Web accessibility means ensuring your brand’s online resources – including website, app, tools, and technologies – are designed and developed to work for those with disabilities. Specifically, ensuring that all users can navigate, perceive, understand, and fully utilize the web. Web accessibility encompasses all disabilities whether it be auditory, physical, speech, visual, neurological, or cognitive. Web accessibility done right offers a quality user experience and works with accessibility technologies like digital braille and screen readers; and implements accessibility strategies for all users – including those without disabilities.

Aging Population

Brands should want to be accessible to all users. In our blog post, Website Accessibility: Do The Right Thing or Risk Big we discussed that nearly 20% of U.S. citizens have a disability according to The American Institutes For Research. We expect that number to increase in the 2020 census for a number of reasons, but mainly as a country our population is aging and our older users need larger fonts, buttons, better contrast between fonts and background colors, etc.

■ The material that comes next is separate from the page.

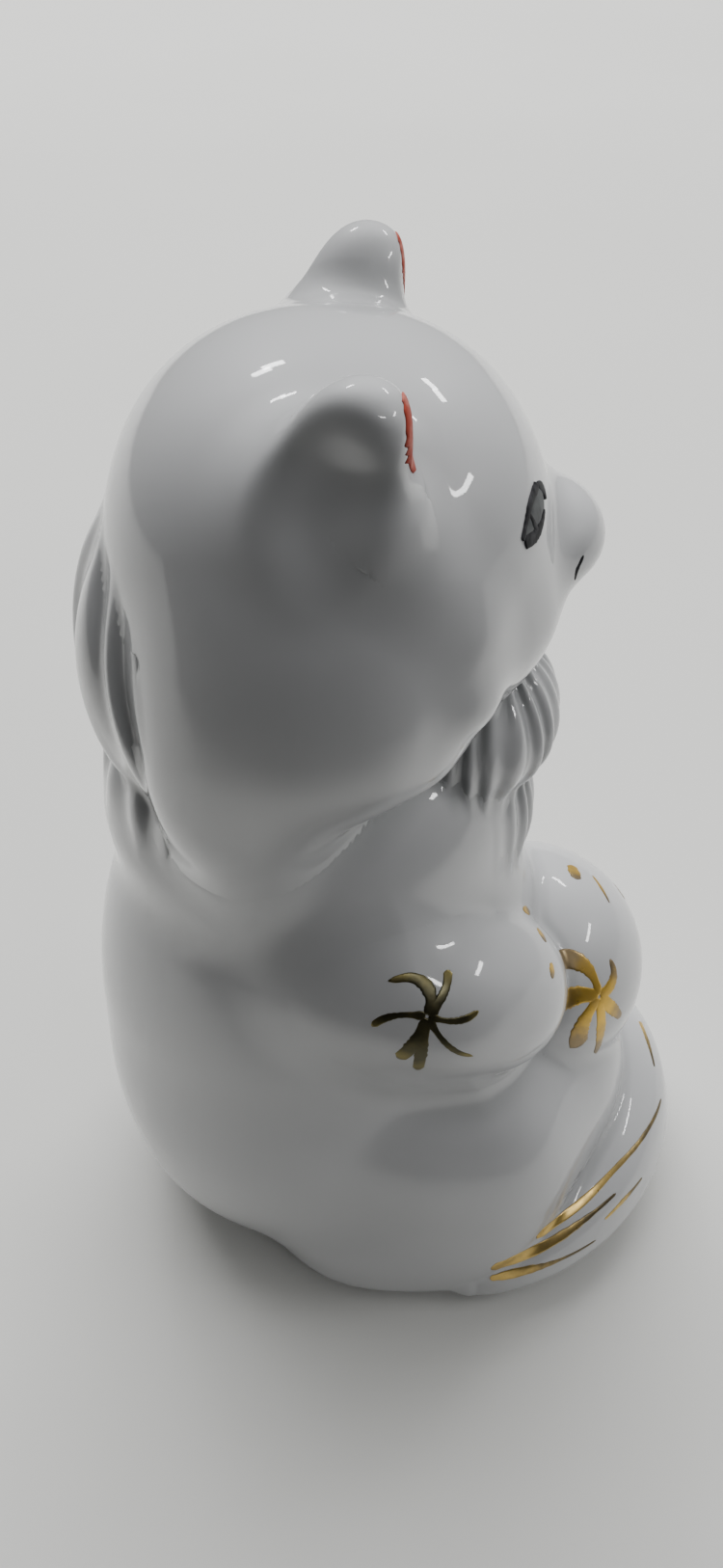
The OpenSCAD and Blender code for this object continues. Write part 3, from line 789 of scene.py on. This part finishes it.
# The near side of the table lies in the shade of the person who holds the camera.
axes = make("SeparateXYZ", Vector=make("TexCoord").outputs["Object"])
shaded = make("MapRange", Value=axes.outputs["X"], From_Min=-0.12, From_Max=-0.05, To_Min=0.04,
              To_Max=1.0)
shaded.interpolation_type = "SMOOTHSTEP"
paper_tone = make("Mix", data_type="RGBA", blend_type="MULTIPLY")
paper_tone.inputs["Factor"].default_value = 1.0
links.new(shade.outputs["Result"], paper_tone.inputs["A"])
links.new(shaded.outputs["Result"], paper_tone.inputs["B"])
links.new(paper_tone.outputs["Result"], nodes["Principled BSDF"].inputs["Base Color"])
nodes["Principled BSDF"].inputs["Roughness"].default_value = 0.7
floor_mesh.materials.append(paper)

CAMERA_AT = (-0.099, 0.0096, 0.1454)         # where the lens is, in metres
tip, turn = np.radians(41.0), np.radians(3.0)   # how far it looks down, and towards the face
ahead = Vector((np.cos(tip) * np.cos(turn), -np.cos(tip) * np.sin(turn), -np.sin(tip)))
right = Vector((-np.sin(turn), -np.cos(turn), 0))
up = right.cross(ahead)
camera = bpy.data.objects.new("camera", bpy.data.cameras.new("camera"))
camera.data.sensor_width = 36
camera.data.lens = 28.78
camera.data.clip_start = 0.005
turned = Matrix((right, up, -ahead)).transposed().to_4x4()
camera.matrix_world = Matrix.Translation(CAMERA_AT) @ turned
bpy.context.scene.collection.objects.link(camera)
bpy.context.scene.camera = camera


def lamp(name, azimuth, height, distance, width, depth, power):
    """A flat rectangular lamp at that bearing and height angle, turned to face the figure."""
    a, h = np.radians(azimuth), np.radians(height)
    away = Vector((np.cos(h) * np.cos(a), np.cos(h) * np.sin(a), np.sin(h)))
    data = bpy.data.lights.new(name, "AREA")
    data.shape = "RECTANGLE"
    data.size, data.size_y = width, depth
    data.energy = power
    light = bpy.data.objects.new(name, data)
    light.location = Vector((0, 0, 0.06)) + away * distance
    light.rotation_euler = away.to_track_quat("Z", "Y").to_euler()
    bpy.context.scene.collection.objects.link(light)
    return light


# Each pane is (bearing, height angle, width).
PANES = ((15, 43, 0.2), (20.5, 44.5, 0.2), (-43, 39, 0.2), (-36, 38.5, 0.2), (-150, 36, 0.6),
         (-95, 32, 0.6))
WATTS_PER_METRE = 8
for number, (bearing, height, width) in enumerate(PANES):
    lamp("pane." + str(number), bearing, height, 2.0, width, 0.09, WATTS_PER_METRE * width)
lamp("ceiling", 8, 53, 1.6, 1.8, 1.4, 46).visible_glossy = False

# The room is bright on the figure's left front and dark on the camera's side.
world = bpy.data.worlds.new("room")
bpy.context.scene.world = world
world.use_nodes = True
make, nodes, links = node_maker(world)
along_light = make("VectorMath", operation="DOT_PRODUCT")
links.new(make("TexCoord").outputs["Generated"], along_light.inputs[0])
along_light.inputs[1].default_value = (0.62, -0.46, 0.63)
shading = make("MapRange", Value=along_light.outputs["Value"], From_Min=-0.1, From_Max=1.0,
               To_Min=0.02, To_Max=0.9)
nodes["Background"].inputs["Color"].default_value = (0.82, 0.825, 0.82, 1)
links.new(shading.outputs["Result"], nodes["Background"].inputs["Strength"])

The growing risk of Federal ADA website compliance lawsuits

The total number of federal lawsuits for 2019 aren’t in yet. However, by June 2019 the count was nearly fifty-two percent over 2018. Most of the cases filed are brought up through the Americans with Disabilities Act (ADA). The ADA is a federal law and applies to all states. It doesn’t matter if it is a public or private business, the ADA Titles II and III apply to all businesses.

The Market Opportunity

If your brand needs help making the case to ensure web properties are accessible, how about the nearly $500 billion in disposable income that rests in the pockets of those with disabilities in the U.S. alone. Brands that choose to not invest in accessible apps and websites are missing out on potential revenue. It’s that simple.

Accessibility is Fundamental to SEO Best Practices

SEO best practices including meta titles, meta descriptions, alt text, proper headline structure, and quality text links all play their part in web accessibility. The elements that sighted people use to scan through content like headlines (H1s, H2s, etc.) are the same elements people utilizing screen readers use to skip through the content and find what they are looking for. Proper titles, descriptions, headlines, etc. help all users – including and especially those with accessibility needs – understand what a page is about and quickly find the information they need.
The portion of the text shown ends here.